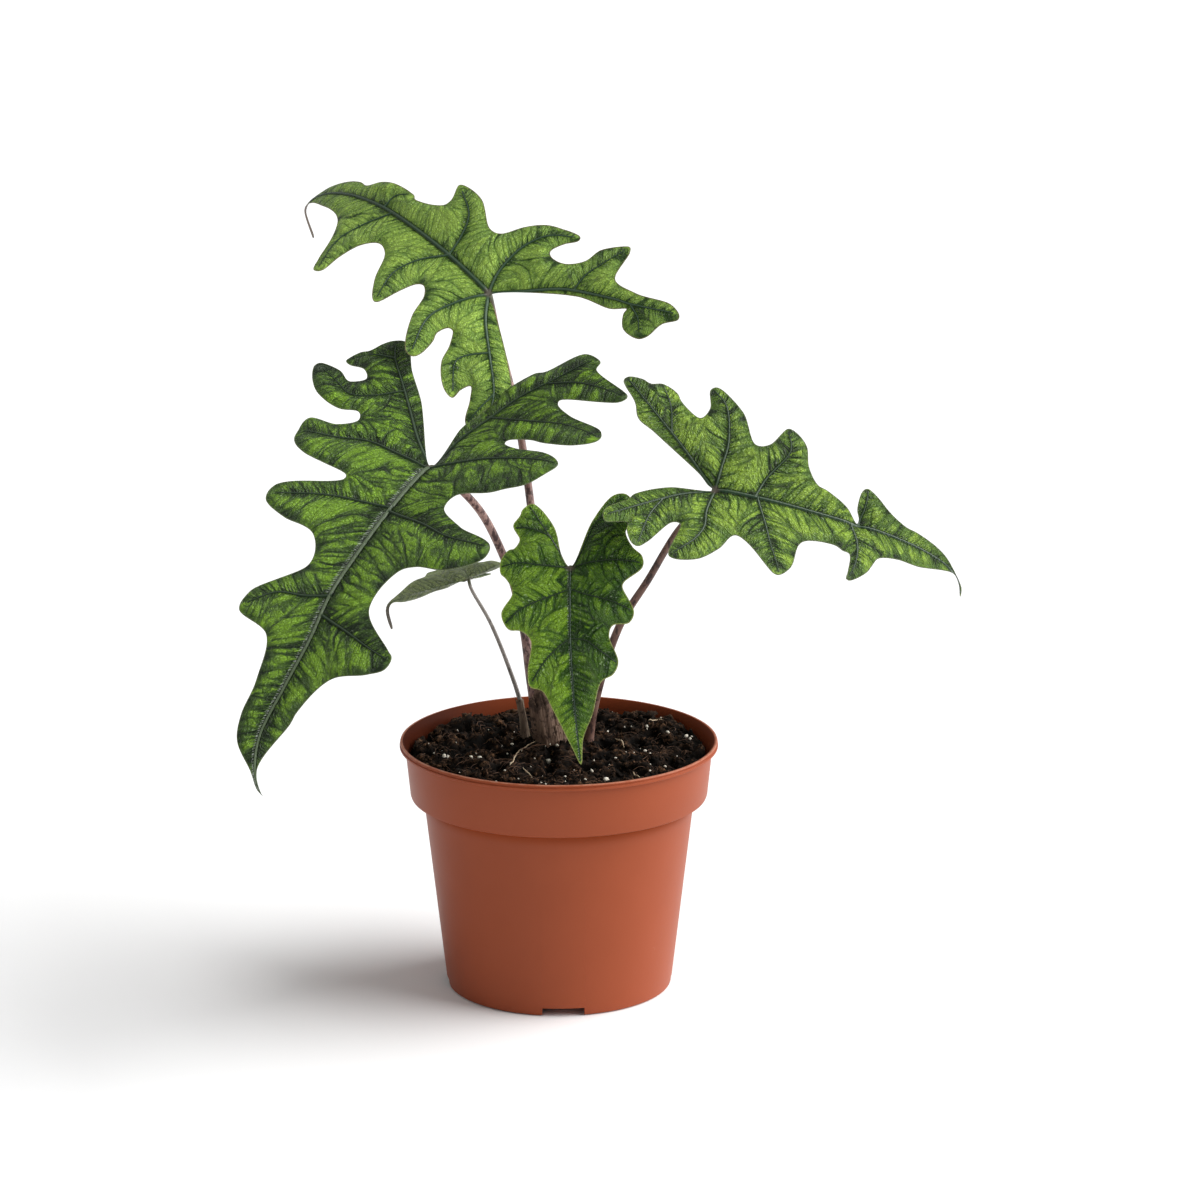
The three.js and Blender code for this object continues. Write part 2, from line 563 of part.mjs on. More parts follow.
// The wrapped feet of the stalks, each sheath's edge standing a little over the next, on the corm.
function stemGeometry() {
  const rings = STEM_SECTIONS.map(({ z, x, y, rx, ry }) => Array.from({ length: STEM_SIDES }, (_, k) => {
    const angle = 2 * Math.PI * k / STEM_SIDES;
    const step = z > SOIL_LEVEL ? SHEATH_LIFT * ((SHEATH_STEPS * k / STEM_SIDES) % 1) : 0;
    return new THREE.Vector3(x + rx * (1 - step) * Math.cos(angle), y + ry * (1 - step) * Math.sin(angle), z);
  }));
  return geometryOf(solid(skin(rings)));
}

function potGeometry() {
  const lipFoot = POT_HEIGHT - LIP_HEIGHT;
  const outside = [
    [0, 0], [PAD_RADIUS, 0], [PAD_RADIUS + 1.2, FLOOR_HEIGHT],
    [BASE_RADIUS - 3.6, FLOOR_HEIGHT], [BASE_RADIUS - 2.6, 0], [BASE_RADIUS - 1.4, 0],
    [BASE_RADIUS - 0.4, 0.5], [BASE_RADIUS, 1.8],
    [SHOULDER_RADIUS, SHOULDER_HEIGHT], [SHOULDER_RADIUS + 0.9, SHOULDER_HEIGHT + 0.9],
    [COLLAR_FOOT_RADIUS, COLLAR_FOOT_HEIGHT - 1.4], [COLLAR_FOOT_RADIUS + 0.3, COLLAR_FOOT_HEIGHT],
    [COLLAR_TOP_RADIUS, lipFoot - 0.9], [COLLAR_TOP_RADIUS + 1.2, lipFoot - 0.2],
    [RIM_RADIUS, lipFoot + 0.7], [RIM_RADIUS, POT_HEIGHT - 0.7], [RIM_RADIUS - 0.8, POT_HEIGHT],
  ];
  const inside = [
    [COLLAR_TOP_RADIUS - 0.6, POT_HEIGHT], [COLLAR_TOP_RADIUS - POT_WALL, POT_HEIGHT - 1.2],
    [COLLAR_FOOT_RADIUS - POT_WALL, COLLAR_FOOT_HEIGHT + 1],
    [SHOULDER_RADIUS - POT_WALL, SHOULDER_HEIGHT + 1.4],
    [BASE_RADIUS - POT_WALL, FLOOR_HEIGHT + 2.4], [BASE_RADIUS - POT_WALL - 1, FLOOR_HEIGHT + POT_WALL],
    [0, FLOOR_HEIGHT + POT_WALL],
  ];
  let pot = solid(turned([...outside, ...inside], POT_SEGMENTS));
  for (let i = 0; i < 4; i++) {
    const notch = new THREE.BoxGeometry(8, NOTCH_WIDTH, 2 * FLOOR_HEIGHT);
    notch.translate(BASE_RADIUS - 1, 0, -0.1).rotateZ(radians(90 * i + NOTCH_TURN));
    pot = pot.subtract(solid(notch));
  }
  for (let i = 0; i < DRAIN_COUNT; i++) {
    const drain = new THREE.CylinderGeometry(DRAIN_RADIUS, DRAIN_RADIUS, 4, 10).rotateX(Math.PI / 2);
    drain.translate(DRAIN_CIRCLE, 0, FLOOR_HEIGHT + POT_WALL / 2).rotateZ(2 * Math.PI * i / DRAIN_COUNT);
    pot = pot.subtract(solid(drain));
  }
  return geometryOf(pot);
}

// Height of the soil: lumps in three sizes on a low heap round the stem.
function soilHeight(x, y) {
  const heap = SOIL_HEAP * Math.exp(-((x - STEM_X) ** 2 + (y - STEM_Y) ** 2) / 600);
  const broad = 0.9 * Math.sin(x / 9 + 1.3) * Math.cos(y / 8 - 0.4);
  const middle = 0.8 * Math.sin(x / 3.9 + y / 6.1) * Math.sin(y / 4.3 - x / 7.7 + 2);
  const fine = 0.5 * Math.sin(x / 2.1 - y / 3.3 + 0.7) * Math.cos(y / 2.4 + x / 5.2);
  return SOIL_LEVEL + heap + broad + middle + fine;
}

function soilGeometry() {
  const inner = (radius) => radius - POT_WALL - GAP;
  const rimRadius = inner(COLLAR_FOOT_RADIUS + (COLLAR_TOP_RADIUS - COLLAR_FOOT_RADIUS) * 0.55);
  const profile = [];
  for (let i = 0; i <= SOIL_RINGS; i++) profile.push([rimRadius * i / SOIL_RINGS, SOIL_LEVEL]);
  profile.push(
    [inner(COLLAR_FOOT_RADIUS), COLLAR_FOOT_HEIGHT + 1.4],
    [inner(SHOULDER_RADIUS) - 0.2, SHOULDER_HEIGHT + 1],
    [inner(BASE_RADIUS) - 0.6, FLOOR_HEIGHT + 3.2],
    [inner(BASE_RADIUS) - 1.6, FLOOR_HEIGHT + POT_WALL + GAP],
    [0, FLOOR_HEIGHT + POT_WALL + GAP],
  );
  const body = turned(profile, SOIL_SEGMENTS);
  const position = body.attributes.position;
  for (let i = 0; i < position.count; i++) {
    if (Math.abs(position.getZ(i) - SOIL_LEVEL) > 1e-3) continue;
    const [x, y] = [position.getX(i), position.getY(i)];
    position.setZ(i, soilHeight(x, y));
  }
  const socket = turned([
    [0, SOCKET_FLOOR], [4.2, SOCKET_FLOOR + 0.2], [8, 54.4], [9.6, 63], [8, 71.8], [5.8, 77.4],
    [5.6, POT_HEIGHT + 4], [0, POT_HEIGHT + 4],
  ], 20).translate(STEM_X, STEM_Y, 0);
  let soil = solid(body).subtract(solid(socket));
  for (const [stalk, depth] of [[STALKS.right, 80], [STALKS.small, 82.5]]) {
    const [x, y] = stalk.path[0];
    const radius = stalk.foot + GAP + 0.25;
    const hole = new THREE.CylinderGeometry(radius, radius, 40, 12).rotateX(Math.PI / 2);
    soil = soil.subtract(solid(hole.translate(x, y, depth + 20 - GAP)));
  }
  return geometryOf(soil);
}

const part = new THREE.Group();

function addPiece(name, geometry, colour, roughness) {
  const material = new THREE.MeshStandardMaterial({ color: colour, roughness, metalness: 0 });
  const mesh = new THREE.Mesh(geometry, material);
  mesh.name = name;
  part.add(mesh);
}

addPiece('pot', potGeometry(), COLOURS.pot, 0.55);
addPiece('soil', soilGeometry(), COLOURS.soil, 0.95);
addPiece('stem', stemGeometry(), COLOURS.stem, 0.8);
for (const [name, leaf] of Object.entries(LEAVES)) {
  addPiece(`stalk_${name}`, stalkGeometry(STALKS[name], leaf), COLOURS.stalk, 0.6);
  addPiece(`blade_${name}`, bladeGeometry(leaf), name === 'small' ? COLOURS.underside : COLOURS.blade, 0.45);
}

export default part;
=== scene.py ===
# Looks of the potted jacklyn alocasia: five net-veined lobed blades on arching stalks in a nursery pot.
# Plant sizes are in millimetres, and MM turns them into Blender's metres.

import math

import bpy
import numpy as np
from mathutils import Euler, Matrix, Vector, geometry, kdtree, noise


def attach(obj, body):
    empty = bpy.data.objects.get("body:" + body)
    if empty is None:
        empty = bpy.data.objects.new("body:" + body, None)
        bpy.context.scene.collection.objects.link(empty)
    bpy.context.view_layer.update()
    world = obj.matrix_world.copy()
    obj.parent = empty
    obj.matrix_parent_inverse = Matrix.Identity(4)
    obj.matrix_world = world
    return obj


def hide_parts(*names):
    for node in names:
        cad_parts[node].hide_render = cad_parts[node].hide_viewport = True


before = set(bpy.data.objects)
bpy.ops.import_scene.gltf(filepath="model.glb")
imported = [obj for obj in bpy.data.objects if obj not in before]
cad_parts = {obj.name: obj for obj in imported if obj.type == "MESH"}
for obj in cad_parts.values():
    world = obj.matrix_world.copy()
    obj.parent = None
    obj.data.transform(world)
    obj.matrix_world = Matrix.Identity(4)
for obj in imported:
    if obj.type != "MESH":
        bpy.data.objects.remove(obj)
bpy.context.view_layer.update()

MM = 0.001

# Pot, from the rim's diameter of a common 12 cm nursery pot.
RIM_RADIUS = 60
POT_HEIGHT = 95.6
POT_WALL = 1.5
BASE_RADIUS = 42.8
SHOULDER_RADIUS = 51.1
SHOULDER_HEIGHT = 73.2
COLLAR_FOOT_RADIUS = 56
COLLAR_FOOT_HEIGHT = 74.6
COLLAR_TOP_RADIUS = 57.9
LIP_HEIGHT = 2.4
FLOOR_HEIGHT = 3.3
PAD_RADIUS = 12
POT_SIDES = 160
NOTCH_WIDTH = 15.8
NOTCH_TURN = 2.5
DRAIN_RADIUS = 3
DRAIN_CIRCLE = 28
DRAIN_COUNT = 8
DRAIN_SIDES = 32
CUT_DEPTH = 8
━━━
Work to be completed —
Starting with the line with "const part = new THREE.Group();" and ending with the line with "in imported if", extract every line exactly and nothing outside that span.

Solution to this task —
const part = new THREE.Group();

function addPiece(name, geometry, colour, roughness) {
  const material = new THREE.MeshStandardMaterial({ color: colour, roughness, metalness: 0 });
  const mesh = new THREE.Mesh(geometry, material);
  mesh.name = name;
  part.add(mesh);
}

addPiece('pot', potGeometry(), COLOURS.pot, 0.55);
addPiece('soil', soilGeometry(), COLOURS.soil, 0.95);
addPiece('stem', stemGeometry(), COLOURS.stem, 0.8);
for (const [name, leaf] of Object.entries(LEAVES)) {
  addPiece(`stalk_${name}`, stalkGeometry(STALKS[name], leaf), COLOURS.stalk, 0.6);
  addPiece(`blade_${name}`, bladeGeometry(leaf), name === 'small' ? COLOURS.underside : COLOURS.blade, 0.45);
}

export default part;
=== scene.py ===
# Looks of the potted jacklyn alocasia: five net-veined lobed blades on arching stalks in a nursery pot.
# Plant sizes are in millimetres, and MM turns them into Blender's metres.

import math

import bpy
import numpy as np
from mathutils import Euler, Matrix, Vector, geometry, kdtree, noise


def attach(obj, body):
    empty = bpy.data.objects.get("body:" + body)
    if empty is None:
        empty = bpy.data.objects.new("body:" + body, None)
        bpy.context.scene.collection.objects.link(empty)
    bpy.context.view_layer.update()
    world = obj.matrix_world.copy()
    obj.parent = empty
    obj.matrix_parent_inverse = Matrix.Identity(4)
    obj.matrix_world = world
    return obj


def hide_parts(*names):
    for node in names:
        cad_parts[node].hide_render = cad_parts[node].hide_viewport = True


before = set(bpy.data.objects)
bpy.ops.import_scene.gltf(filepath="model.glb")
imported = [obj for obj in bpy.data.objects if obj not in before]
cad_parts = {obj.name: obj for obj in imported if obj.type == "MESH"}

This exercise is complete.